The speaker in Robert Frost’s well-known poem contemplates the options and accepts the fact that we must choose. “And sorry I could not travel both and be one traveler, long I stood and looked down one as far as I could to where it bent in the undergrowth.” The speaker chose one path and “kept the first for another day! Yet knowing how way leads on to way, I doubted if I should ever come back.”

But the paths we choose result in the person we are. Frost’s speaker “took the one less traveled by, and that has made all the difference.” We know not what that difference is until we reach the end of our maze of paths, but when we look back we will know that these choices have made all the difference.

Tuesday, May 18, 2010

A cure for a hangnail...

...and you thought I was going to say "hangover!"

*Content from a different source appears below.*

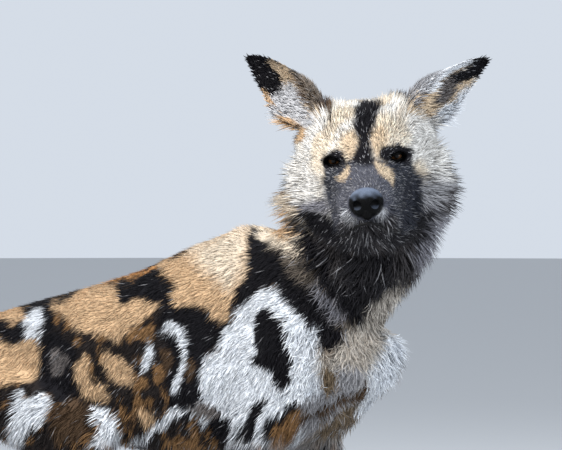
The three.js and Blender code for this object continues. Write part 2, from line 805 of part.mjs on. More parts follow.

My rough and tumble boy, with his innate skill at the perfect takedown, freaked out over a bloody hangnail. Pain was not the issue; it was the blood. Ironic, since his superhuman strength is sure to draw a lot of blood over the next few decades.

Hubby had to handle it, as I was out running errands, but he discovered that the best tactic for getting cooperation was a chocolate cookie. The promise of such a treat was the only thing that got him through a simple nail clipping. Now, if I could only use such bribery to get him to brush his teeth. But then again, that would defeat the purpose, wouldn't it?